In her later paintings, Klarin delights in abstraction—allowing the planes of architecture to morph into a more expansive landscape of interlocking triangles and trapezoids in shades of gray against a light pink sky. While she creates both small and large paintings, it is the larger works (more than 90 inches across) like Big Pink LA 1 (2017), Big Pink LA 2 (2016), and Big Pink LA 4 (2021) that evoke the sprawl that characterizes the terrain of Los Angeles.

The thick black brush strokes that crisscross Big Pink LA 1 are reminiscent of the freeways that cut the city into oddly shaped pieces. Klarin’s works have a map-like presence with the paintings unfolding as irregular grids beneath an impasto sky. Klarin cites Richard Diebenkorn and his Ocean Park paintings from the 1960s as an influence and there are parallels in how both artists abstract the landscape into geometric shapes and striations. While there is no “real” pathway to navigate Big Pink LA 4, an area of dripping black brush strokes toward the bottom left of the painting suggests the on/off ramps of a freeway as it extends across the composition and fades into a pink haze. The painted sections are assembled like pieces of a complex puzzle combined to create what Klarin terms “spacial vistas” and “gridded neighborhoods.”

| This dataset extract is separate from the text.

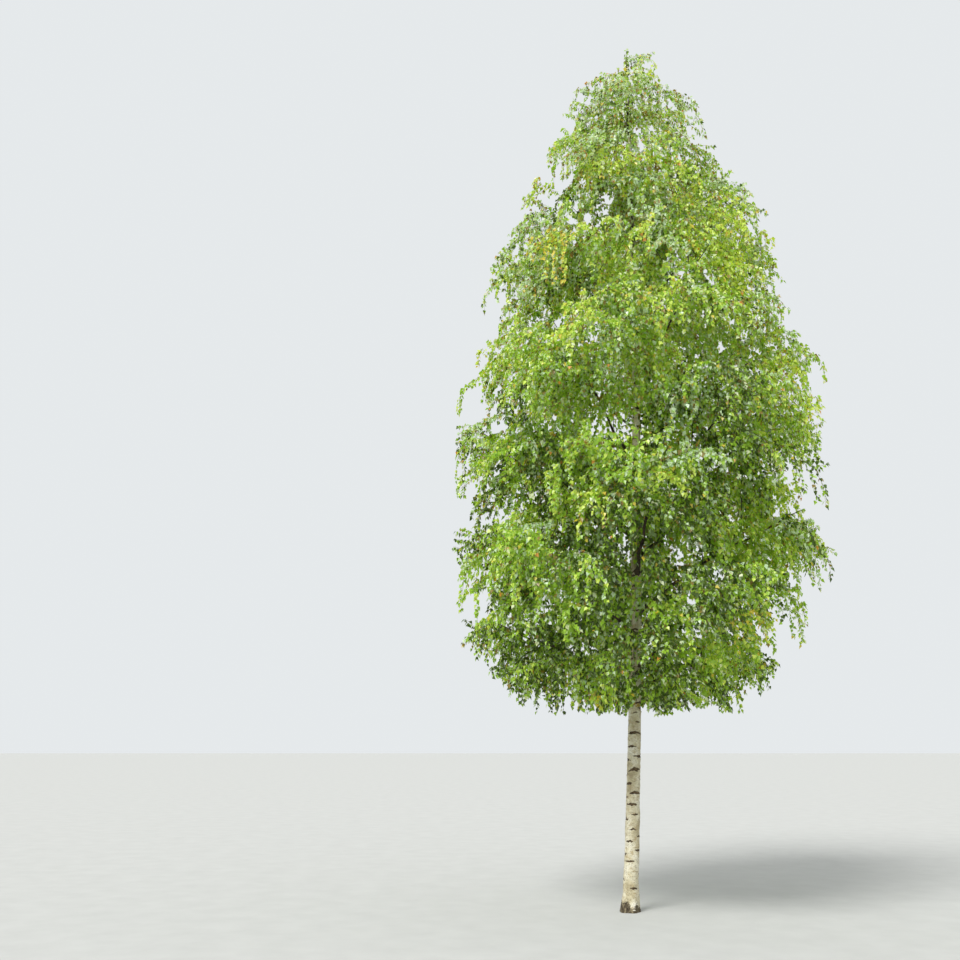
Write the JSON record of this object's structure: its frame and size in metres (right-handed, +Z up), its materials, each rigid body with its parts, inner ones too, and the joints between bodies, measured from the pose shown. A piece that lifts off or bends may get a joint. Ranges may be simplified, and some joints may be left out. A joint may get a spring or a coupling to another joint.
{
  "type": "silver birch tree",
  "caption": "Whole young silver birch: straight white stem bare to head height, spiral of dark rising boughs, and an ovoid crown of arching twigs with hanging leaves",
  "frame": {"origin": "Middle of the flat cut under the trunk, at ground level", "axes": "+Z up along the height, -Y towards the viewer of the picture, +X to the viewer's right, the side that the stem leans to"},
  "size_m": [3.8845, 3.9384, 10.0201],
  "materials": {
    "white_bark": "papery white bark with dark scars, matt",
    "dark_bark": "smooth dark brown young bark, satin",
    "leaves": "soft green summer leaves, slight sheen"
  },
  "bodies": {
    "root": {"trunk": "white_bark", "bough_01": "dark_bark", "bough_02": "dark_bark", "bough_03": "dark_bark", "bough_04": "dark_bark", "bough_05": "dark_bark", "bough_06": "dark_bark", "bough_07": "dark_bark", "bough_08": "dark_bark", "bough_09": "dark_bark", "bough_10": "dark_bark", "bough_11": "dark_bark", "bough_12": "dark_bark", "bough_13": "dark_bark", "bough_14": "dark_bark", "bough_15": "dark_bark", "bough_16": "dark_bark", "bough_17": "dark_bark", "bough_18": "dark_bark", "bough_19": "dark_bark", "bough_20": "dark_bark", "bough_21": "dark_bark", "bough_22": "dark_bark", "foliage_01": "leaves", "foliage_02": "leaves", "foliage_03": "leaves", "foliage_04": "leaves", "foliage_05": "leaves", "foliage_06": "leaves", "foliage_07": "leaves", "foliage_08": "leaves", "foliage_09": "leaves", "foliage_10": "leaves", "foliage_11": "leaves", "foliage_12": "leaves", "foliage_13": "leaves", "foliage_14": "leaves", "foliage_15": "leaves", "foliage_16": "leaves", "foliage_17": "leaves", "foliage_18": "leaves", "foliage_19": "leaves", "foliage_20": "leaves", "foliage_21": "leaves", "foliage_22": "leaves", "foliage_top": "leaves"}
  },
  "joints": []
}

Klarin’s smaller paintings are more intimate and can be thought of as excerpts from the larger works. These numbered “Landscape Studies” range in size from approximately 13 x 27 inches to 25 x 53 inches and have the same colors and fragmented perspectival space as the larger works. For example, Landscape Study 88 (2018) is simultaneously a geometric abstraction filled with gray and white trapezoids of differing opacities, and a representation of a slice of urban sprawl that’s focal point is the horizon line—where flat land becomes mountain and meets the sky. The large triangular shape that dominates both Landscape Study 125 and Landscape Study 140 (both 2020) recalls sci-fi excavations drawn in perspective. In Klarin’s imagination, these are undeveloped and uninhabitable places, rendered in black and white and set against a faded pink horizon, foretelling the future of Los Angeles.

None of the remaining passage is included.